„Wir sollten die Zeiten der Düsternis überdauern“: Wissenschaftsminister Markus Blume bei seiner New-York-Delegationsreise 2024. © Poblotzki/STMWFK
Rauswurf aus Harvard: Die USA kündigen einen groben Umgang mit ausländischen Studenten an der Elite-Uni an. Das könne Deutschland nicht kalt lassen, sagt Bayerns Wissenschaftsminister Markus Blume (CSU). Er will Studenten und Top-Forscher in den Freistaat holen und diese Woche Kontakt aufnehmen, sagte der 50-jährige Münchner im Interview mit unserer Zeitung.
Trump legt die Axt an Harvard. Als konkurrierender Forschungs- und Hightech-Standort: Sollten wir das mit Spott oder Sorge verfolgen?
Mit großer Sorge. Donald Trump legt die Axt auch an die offene Gesellschaft. Wissenschaftsfreiheit ist in modernen westlichen Gesellschaften unverhandelbar und die Grundvoraussetzung für Fortschritt. Das kann uns nicht kaltlassen. Wir stehen mit all unseren Universitäten und Forschungseinrichtungen an der Seite unserer Partner in den USA.
Ist das ein Angebot an die bangenden Harvard-Studenten: Kommt an Bayerns Elite-Unis, hier ist ein sicherer Hafen?

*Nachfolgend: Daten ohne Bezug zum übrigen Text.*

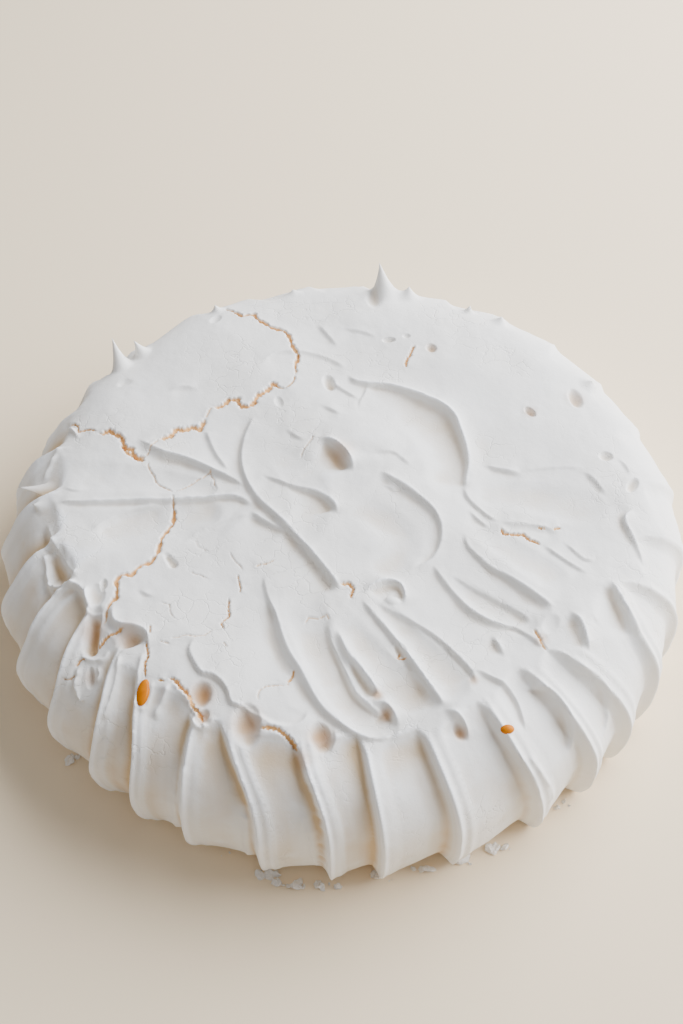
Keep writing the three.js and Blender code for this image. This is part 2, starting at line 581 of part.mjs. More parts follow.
// Joins two fluted rings column by column, so that their crests stay whole
function joinColumns(lower, upper, triangles) {
  lower.forEach((a, i) => {
    const next = (i + 1) % lower.length;
    const [b, c, d] = [lower[next], upper[next], upper[i]];
    if (a.point.distanceTo(c.point) < b.point.distanceTo(d.point)) {
      triangles.push([a.id, b.id, c.id], [a.id, c.id, d.id]);
    } else {
      triangles.push([a.id, b.id, d.id], [b.id, c.id, d.id]);
    }
  });
}

function closeWithFan(ring, centre, upwards, triangles) {
  ring.forEach((vertex, i) => {
    const next = ring[(i + 1) % ring.length].id;
    triangles.push(upwards ? [vertex.id, next, centre.id] : [next, vertex.id, centre.id]);
  });
}

// Pulls the surface round each peak's root towards its tip
function pullPeaks(vertices) {
  for (const [azimuth, radius, reach, spread, out, sideways, up] of PEAKS) {
    const root = atAzimuth(azimuth, radius, topHeight(azimuth, radius));
    const direction = atAzimuth(azimuth + sideways, out, up).normalize();
    const gaps = vertices.map((vertex) => vertex.base.distanceTo(root));
    const tip = vertices[gaps.indexOf(Math.min(...gaps))];
    tip.point.add(root).sub(tip.base); // the tip stands exactly over the root
    vertices.forEach((vertex, i) => {
      const near = vertex === tip ? 1 : clamp(1 - gaps[i] / spread, 0, 1);
      vertex.point.addScaledVector(direction, reach * near ** 2.2);
    });
  }
}

function buildMeringue() {
  const heights = ringHeights();
  const rings = heights.map(flutedRing);
  for (let radius = FLUTED_RADIUS - TOP_SPACING; radius > 0.6 * TOP_SPACING; radius -= TOP_SPACING) {
    rings.push(plainRing(radius));
  }
  const middle = vertexAt(0, onTop(0, 0), null);
  const underside = { azimuth: 0, base: new THREE.Vector3(), point: new THREE.Vector3() };
  const vertices = [...rings.flat(), middle, underside];
  vertices.forEach((vertex, id) => {
    vertex.id = id;
  });
  pullPeaks(vertices);
  const triangles = [];
  for (let i = 1; i < rings.length; i += 1) {
    const join = i < heights.length ? joinColumns : bridge;
    join(rings[i - 1], rings[i], triangles);
  }
  closeWithFan(rings[rings.length - 1], middle, true, triangles);
  closeWithFan(rings[0], underside, false, triangles);
  const geometry = new THREE.BufferGeometry().setFromPoints(vertices.map((vertex) => vertex.point));
  geometry.setIndex(triangles.flat());
  geometry.computeVertexNormals();
  return geometry;
}

const group = new THREE.Group();
const meringue = new THREE.Mesh(buildMeringue(), new THREE.MeshStandardMaterial(MERINGUE));
meringue.name = 'meringue';
group.add(meringue);

export default group;
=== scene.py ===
# %% [markdown]
# # A pavlova's meringue shell
# Whisked egg white and sugar is heaped on baking paper, pushed up all round the side with a palette
# knife, and swirled flat on top. In a slow oven it dries to a thin matt crust that cracks over a soft
# inside. Almost all that the eye sees is relief: one white surface, and the light on its strokes.
# So this script makes one fine mesh from a smooth body, laying on it the flutes, ledges, scoops,
# cracks and peaks one kind after another. Beads of syrup and loose crumbs are added at the end.

import math

import bpy
import numpy as np
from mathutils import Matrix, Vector, noise


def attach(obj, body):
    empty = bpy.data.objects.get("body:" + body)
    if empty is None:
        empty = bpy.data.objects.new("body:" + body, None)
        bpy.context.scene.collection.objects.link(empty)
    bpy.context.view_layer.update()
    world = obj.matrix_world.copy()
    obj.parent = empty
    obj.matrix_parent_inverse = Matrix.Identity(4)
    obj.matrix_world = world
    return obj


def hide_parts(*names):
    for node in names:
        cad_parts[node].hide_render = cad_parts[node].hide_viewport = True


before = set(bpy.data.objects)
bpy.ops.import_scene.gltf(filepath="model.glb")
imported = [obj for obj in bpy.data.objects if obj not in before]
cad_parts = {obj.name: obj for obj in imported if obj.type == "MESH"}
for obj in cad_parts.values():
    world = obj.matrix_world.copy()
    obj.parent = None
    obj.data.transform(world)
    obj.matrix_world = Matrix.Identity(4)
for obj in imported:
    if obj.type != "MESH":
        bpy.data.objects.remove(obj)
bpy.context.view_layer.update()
MM = 0.001

# %% [markdown]
# ## Camera
# The shell lies on a table and is seen from above its front edge, close by, so the lens is a normal
# one and the distance is what gives the strong perspective. Aiming is done with a look-at rotation.

# %% Camera
CAMERA_RISE = 53.3  # degrees above the table
CAMERA_DISTANCE = 516.0
CAMERA_TARGET = (0.4, 15.7, 26.3)
LENS = 50.0


def aim(thing, place, target):
    direction = Vector(target) - Vector(place)
    thing.location = place
    thing.rotation_euler = direction.to_track_quat("-Z", "Y").to_euler()


def add_camera():
    data = bpy.data.cameras.new("camera")
    data.lens = LENS
    data.sensor_width = 36
    camera = bpy.data.objects.new("camera", data)
    bpy.context.scene.collection.objects.link(camera)
    rise = math.radians(CAMERA_RISE)
    x, y, z = (v * MM for v in CAMERA_TARGET)
    reach = CAMERA_DISTANCE * MM
    place = (x, y - reach * math.cos(rise), z + reach * math.sin(rise))
    aim(camera, place, (x, y, z))
    bpy.context.scene.camera = camera
    return camera


camera = add_camera()
print("camera at, mm:", [round(v / MM) for v in camera.location])

# %% [markdown]
# ## The smooth body
# Under the strokes the shell is a low drum with a round shoulder. Its outline isn't a true circle, so
# its radii are given every 30 degrees and joined by a smooth closed curve. The shoulder is part of a
# superellipse, which is squarer than a circle's quarter, and the side tucks in towards the foot.

# %% Body sizes, mm and degrees
TOP_HEIGHT = 55.5
BULGE_HEIGHT = 24.0
SHOULDER = 39.0
FOOT_CURVE = 2.3
TOE_ROUND = 1.5  # the bottom edge is rounded, sideways and upwards
TOE_HEIGHT = 3.6
OUTLINE_STEP = 30
FOOT_RADII = [115, 112.5, 110.5, 112.5, 113.5, 115, 115.5, 113, 111, 111, 111, 113]
BULGE_RADII = [120, 119, 117, 118, 118.5, 119.5, 119, 118, 117, 117, 117, 118.5]
SQUARENESS = [2.5, 2.6, 2.5, 2.4, 2.4, 2.7, 3.2, 3.2, 3.0, 2.8, 2.8, 2.9]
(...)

Ein sicherer Hafen ist genau das, was Deutschland jetzt ist. Bayern hat mit seinen Top-Universitäten ein herausragendes Angebot an alle Studierenden der Welt. Harvard hat rund 550 Studierende aus Deutschland. Wir werden mit dem DAAD (dem Deutschen Akademischen Austauschdienst) diese Woche versuchen, Kontakt aufzunehmen und zu unterstützen. Unsere Arme sind offen.
Starten Sie auch ein offensives Abwerbeprogramm für US-Forscher, die sich in Trump-Land nicht mehr wohlfühlen?
Auch da sind unsere Arme offen. Wir haben im neuen Koalitionsvertrag ein 1000-Köpfe-Programm installiert für Spitzenforscher und Nachwuchs aus der ganzen Welt. Ich halte aber nichts von aggressiven Abwerbeangeboten gezielt gegenüber den USA. Die Welt der Wissenschaft ist hochkooperativ. In den USA wird Wissenschaftsfreiheit gerade kleingeschrieben, da werden Institutionen an die Kandare genommen. Wir wollen unseren US-Partnern helfen, sie nicht noch aktiv schwächen.
Trump argumentiert ja auch national: US-Unis erst mal für US-Studenten. Ist dieser Gedanke denn so ganz falsch? Denkt man sich so was nicht auch bei sehr international ausgerichteten, teuren bayerischen Studiengängen?
Wir werben als Freistaat um die Talente der Welt, weil unsere Landeskinder gar nicht die über 400 000 Studienplätze bei uns besetzen könnten. Ein Drittel der Erstsemester sind inzwischen internationale Studierende, von denen viele als dringend benötigte Fachkräfte bei uns bleiben. Klar ist: Top-Ausbildung darf auch etwas kosten. Deshalb begrüße ich, dass zum Beispiel die TU München und auch Hochschulen für angewandte Wissenschaften für Nicht-EU-Angehörige Studiengebühren erheben. Das hält übrigens keinen vom Studieren in Bayern ab.
Wir denken da ja eher auch an China. Ist es klug, 40 000 chinesische Studenten mit enger Bindung an Peking bei uns die modernste Technologie für Raketen, Laser, Mikrochips, Robotik studieren zu lassen?
Die größte internationale Studierendengruppe sind übrigens inzwischen Inder, China liegt auf Platz 2. Wir wollen die besten Köpfe bei uns, aber wir sind auch nicht naiv. Deswegen wird jeder einzelne Studienbewerber überprüft. Und jede Universität in Bayern ist wachsam.
Zurück zu den USA: Sind wir inmitten von Zollkrieg, Drohungen, Rauswürfen noch Wertepartner?
Meine Hoffnung ist, dass die Institutionen stärker sind als der aktuelle amerikanische Präsident. Die transatlantische Partnerschaft ist so stark, dass sie solche Zeiten der Düsternis überdauert. Was da auch noch alles kommen mag – Zollschranken, Truppenabzug, Drohungen: Wir lassen uns nicht aus der Bahn werfen.